Üç dilli şehir Siirt; koynunda barındırdığı kültürlerin misafirperverlikten, lezzetten, tarihten, sohbetten, dostluktan yana tüm güzellikleriyle 'baş göz üstüne' diyerek bizi ağırladı...
İçişleri Bakanlığı, uzun zamandır kültürlerin kaynaşması temasıyla sayısız insanı buluşturdu ve kültürlerarası önyargıların kırılmasını sağladı.
Bu kaynaşmalarda herkesin gözünde özetle şunu gördüm; ’aslında hepimiz aynıyız! Sadece aradaki mesafeler sebebiyle birbirimizin mis gibi ‘vatan kokusunu’ alamıyoruz...
Yaklaşınca, dokununca, dinleyince, kucaklayınca, sımsıkı sarılıp buram buram Türkiye kokusunu içimize çekince ne doğunun batıdan ne de kuzeyin güneyden bir farkı olmadığı anlaşıldı’
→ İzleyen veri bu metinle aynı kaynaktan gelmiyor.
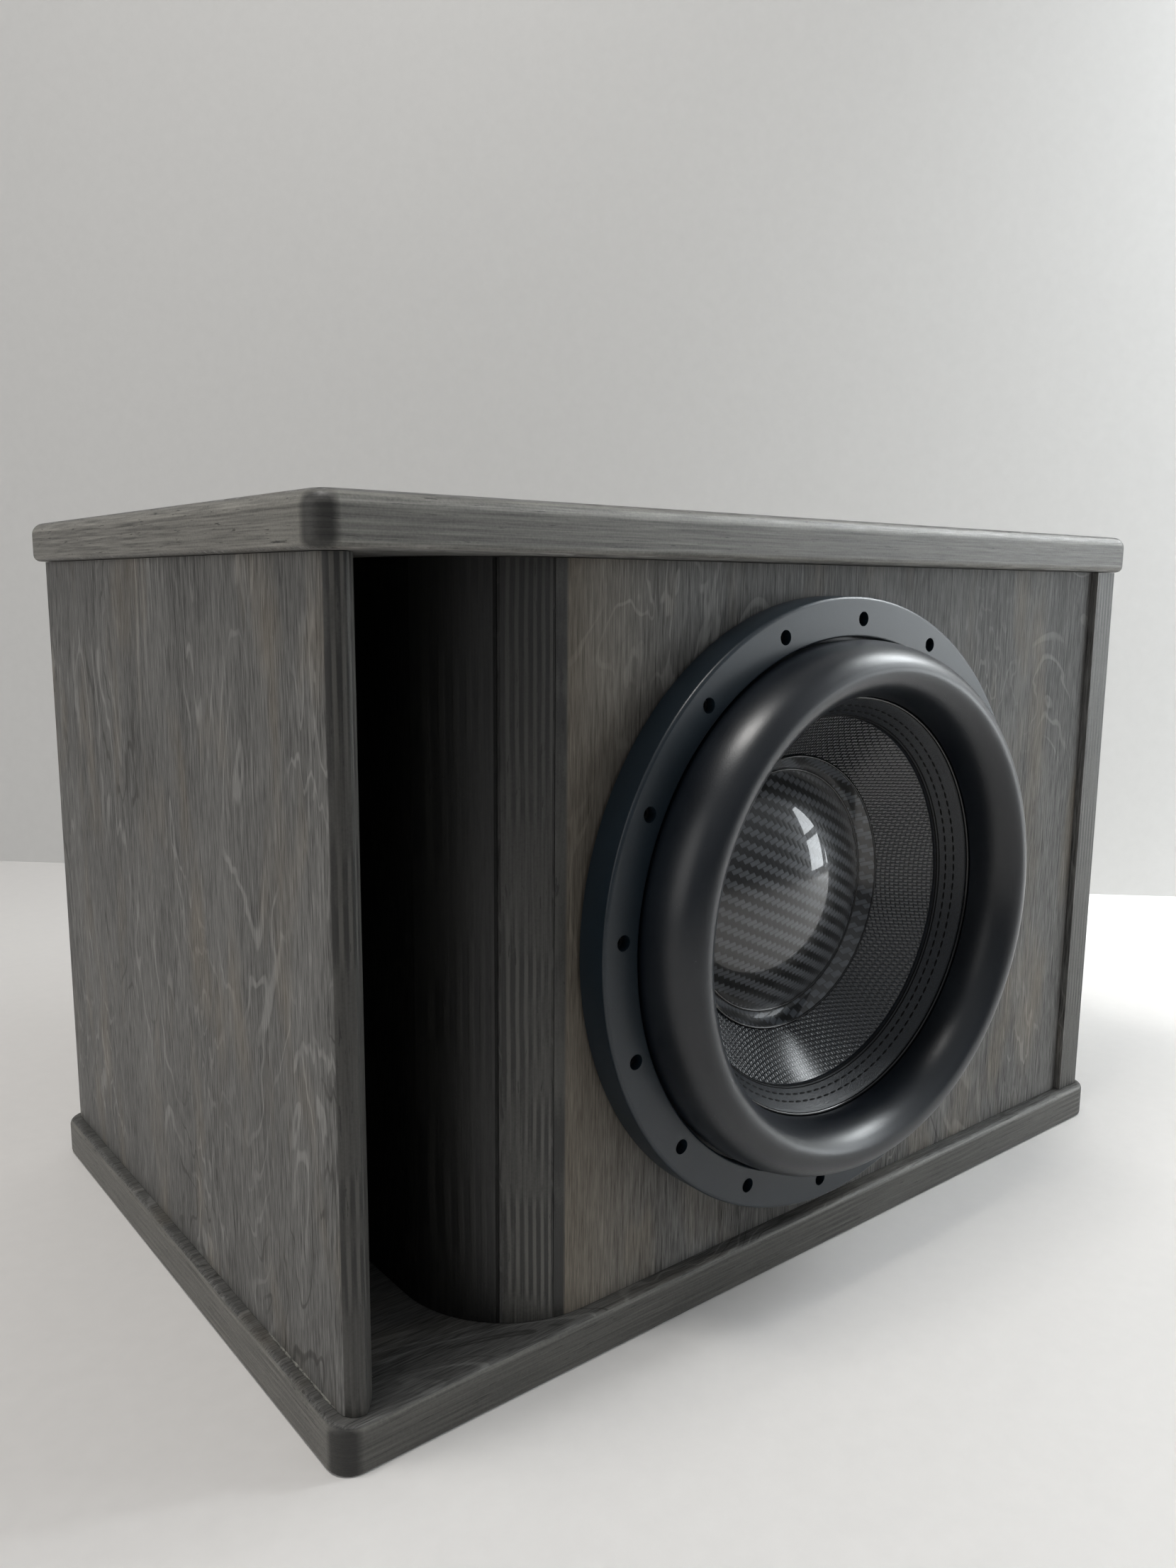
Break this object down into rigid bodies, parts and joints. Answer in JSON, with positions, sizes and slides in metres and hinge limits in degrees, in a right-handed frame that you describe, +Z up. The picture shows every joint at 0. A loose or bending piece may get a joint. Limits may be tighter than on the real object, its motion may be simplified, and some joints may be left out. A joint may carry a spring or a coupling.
{
  "type": "subwoofer cabinet",
  "caption": "Slot-ported plywood subwoofer cabinet with one large driver, a stitched cone band and a carbon dust cap.",
  "frame": {"origin": "middle of the bottom board's underside", "axes": "+X along the front from the port side to the other side, +Y from the driver's front to the back panel, +Z up"},
  "size_m": [0.467, 0.3398, 0.32],
  "materials": {
    "stained_ply": "grey-black stained birch plywood, satin",
    "inner_ply": "dark stained birch plywood, matt",
    "cast_coat": "blue-black powder coat, satin",
    "gasket": "closed-cell foam, matt",
    "screw_steel": "black oxide, satin",
    "foam_roll": "moulded foam, fine grained",
    "stitched_band": "grained, stitched",
    "cone_cloth": "woven and lacquered",
    "carbon": "carbon twill under clear lacquer",
    "former": "plain foil",
    "coil_wire": "enamelled copper winding",
    "spider_cloth": "resin-treated cloth",
    "black_plastic": "moulded",
    "motor_steel": "black passivated steel",
    "ferrite": "sintered ferrite, ground faces",
    "boot_rubber": "moulded, matt",
    "braid": "tinned copper braid",
    "gold_plate": "gold-plated brass",
    "red_plastic": "glossy",
    "knob_black": "glossy"
  },
  "bodies": {
    "cabinet": {"bottom_panel": "stained_ply", "top_panel": "stained_ply", "left_side_panel": "stained_ply", "right_side_panel": "stained_ply", "front_baffle": "stained_ply", "back_panel": "stained_ply", "port_wall": "inner_ply", "port_corner_block": "inner_ply", "port_return_wall": "inner_ply", "port_turn_block": "inner_ply", "window_brace": "inner_ply", "basket": "cast_coat", "mounting_gasket": "gasket", "terminal_gasket": "gasket", "mounting_screw_01": "screw_steel", "mounting_screw_02": "screw_steel", "mounting_screw_03": "screw_steel", "mounting_screw_04": "screw_steel", "mounting_screw_05": "screw_steel", "mounting_screw_06": "screw_steel", "mounting_screw_07": "screw_steel", "mounting_screw_08": "screw_steel", "mounting_screw_09": "screw_steel", "mounting_screw_10": "screw_steel", "mounting_screw_11": "screw_steel", "mounting_screw_12": "screw_steel", "mounting_screw_13": "screw_steel", "mounting_screw_14": "screw_steel", "mounting_screw_15": "screw_steel", "mounting_screw_16": "screw_steel", "terminal_screw_1": "screw_steel", "terminal_screw_2": "screw_steel", "terminal_screw_3": "screw_steel", "terminal_screw_4": "screw_steel", "surround": "foam_roll", "rear_spider": "spider_cloth", "front_spider": "spider_cloth", "spider_spacer": "black_plastic", "top_plate": "motor_steel", "pole_and_back_plate": "motor_steel", "front_magnet": "ferrite", "rear_magnet": "ferrite", "magnet_boot": "boot_rubber", "driver_terminal": "black_plastic", "coil_lead_plus": "braid", "coil_lead_minus": "braid", "terminal_cup": "black_plastic", "red_post": "gold_plate", "black_post": "gold_plate", "red_wire": "red_plastic", "black_wire": "knob_black"},
    "cone_assembly": {"cone_band": "stitched_band", "cone": "cone_cloth", "dust_cap": "carbon", "coil_former": "former", "voice_coil": "coil_wire"},
    "red_terminal_knob": {"red_knob": "red_plastic"},
    "black_terminal_knob": {"black_knob": "knob_black"}
  },
  "joints": [
    {"name": "cone_travel", "type": "slide", "parent": "cabinet", "child": "cone_assembly", "axis": [0, -1, 0], "range_m": [-0.012, 0.012], "stiffness_N_per_m": 5000, "deforming": ["surround", "front_spider", "rear_spider", "coil_lead_plus", "coil_lead_minus"]},
    {"name": "red_knob_turn", "type": "hinge", "parent": "cabinet", "child": "red_terminal_knob", "pos_m": [0.0728, 0.14, 0.1], "axis": [0, 1, 0], "continuous": true},
    {"name": "black_knob_turn", "type": "hinge", "parent": "cabinet", "child": "black_terminal_knob", "pos_m": [0.0918, 0.14, 0.1], "axis": [0, 1, 0], "continuous": true}
  ]
}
Evet Perşembe günü Siirt’teydik. İçişleri Bakanlığı Proje Koordinatörü Ahmet Külekçi ve naçizane bendeniz Siirt Üniversitesi Eğitim Fakültesi öğrencileri ile “Kültürlerin Kaynaşması, Motivasyon ve Cevherleri Doğru İşleme” çerçevesinde buluştuk.
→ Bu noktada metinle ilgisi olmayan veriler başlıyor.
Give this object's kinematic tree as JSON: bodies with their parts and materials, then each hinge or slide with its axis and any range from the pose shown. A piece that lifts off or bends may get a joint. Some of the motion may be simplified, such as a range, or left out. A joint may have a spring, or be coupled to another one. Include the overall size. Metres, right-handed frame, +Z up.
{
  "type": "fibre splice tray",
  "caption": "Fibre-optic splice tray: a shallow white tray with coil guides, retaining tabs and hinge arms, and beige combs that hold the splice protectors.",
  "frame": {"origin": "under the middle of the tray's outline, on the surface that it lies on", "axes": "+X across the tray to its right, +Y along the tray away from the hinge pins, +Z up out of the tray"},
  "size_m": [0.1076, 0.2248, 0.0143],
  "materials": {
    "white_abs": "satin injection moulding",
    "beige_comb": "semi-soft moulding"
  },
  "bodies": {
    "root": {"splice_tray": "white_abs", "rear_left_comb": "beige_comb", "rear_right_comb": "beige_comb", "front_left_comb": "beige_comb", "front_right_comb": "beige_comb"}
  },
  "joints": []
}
Salon merdivenlere kadar gençlerle doluydu.
Gençlerin ilgiye ve bilgiye olan açlığı muhteşemdi. Hele kızlarımız! Söyleşi sonrası kızlarımızın “Sizin gibi güneydoğudan çıkmış ülke aşığı kadın modellerine çok ihtiyacımız var. Bizi motive etmek ve sosyal olmamızı desteklemek için lütfen daha fazla bizi ziyaret edin” sitemi beni hem çok etkiledi hem de bundan sonra daha fazlası olmalı diyerek ateşledi.
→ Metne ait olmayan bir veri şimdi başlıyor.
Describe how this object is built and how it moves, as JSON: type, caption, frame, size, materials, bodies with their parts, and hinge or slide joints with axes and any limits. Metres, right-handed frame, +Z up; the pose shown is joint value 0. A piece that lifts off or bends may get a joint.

Siirt’ te gerçekleştirdiğimiz söyleşide Ahmet Külekçi, Türkiye geneli yaptıkları çalışmaları ve bu çalışmaların olumlu dönüşlerini örneklerle anlattı.
Ben neler mi anlattım? İçişleri Bakanı Süleyman Soylu’nun “Şikâyet ruhu ve ufku çürütür” cümlesinden başlayarak kısa özetle şu mesajları verdim...
“Kendinizi dar kalıplara hapsetmeyin. İçinizdeki cevherleri keşfetmeyi ve doğru işlemeyi bilin. Eğitim elbette çok önemli fakat sizi hayallerinize ulaştırmak için tek başına yeterli değil. Sosyal, kültürel, sanatsal, sportif alanlarda aktif olun. Neden kimse beni görmüyor ve desteklemiyor diyerek üzülmeyin, pes etmeyin. Düştüğünüz yerden hemen kalkın yaralarınızı kendiniz sarın, azmedin ve kendinizi geliştirin. İşte o zaman ışığınızın yurtdışından dahi fark edildiğini göreceksiniz. Asla ve asla sadece şikâyetçi olmayın! Şikâyetlerinizi sunarken mutlaka mantıklı çözümleriniz de olsun. Bizim sahip olmadığımız imkânlara sahipsiniz bunları son zerresine kadar kullanın. Size sunulan kardeşlik köprülerinden geçerken gittiğiniz yerlere tohumlar ekmeyi unutmayın. Bu gezilere ‘gittim gördüm geldim’ diyerek değerlendirmeniz hayatınızın yanlışı olur. Evet, gittiğiniz yerleri gezin eğlenin fakat gönüllere dostluk, güven ve mesleğinize dair fikir tohumları ekmeyi unutmayın. Ekin ki ilerleyen yıllarda o tohumlar fidana sonra da lezzeti doyumsuz meyvelerle dolup taşan ağaçlara dönüşsün...”
İşte bu cümlelerin başlığında konuşmalarımızı tamamladıktan sonra öğrencilerden sorular almaya başladık. İletilen sorular karşısında “doğru yoldayız” dedik. Çünkü soruların mantık derinliği ve sunum şekli pek çok insanın ‘gençlik çok duyarsız ve donanımsız’ cümlesine karşılık ısrarla karşı çıktığım ‘hayır şimdiki gençlik çok akıllı ve ne istediğini biliyor yeter ki ilerlemelerini sağlayacak ışıkları verin’ söylemimde ne kadar haklı olduğumu bir kez daha gösterdi.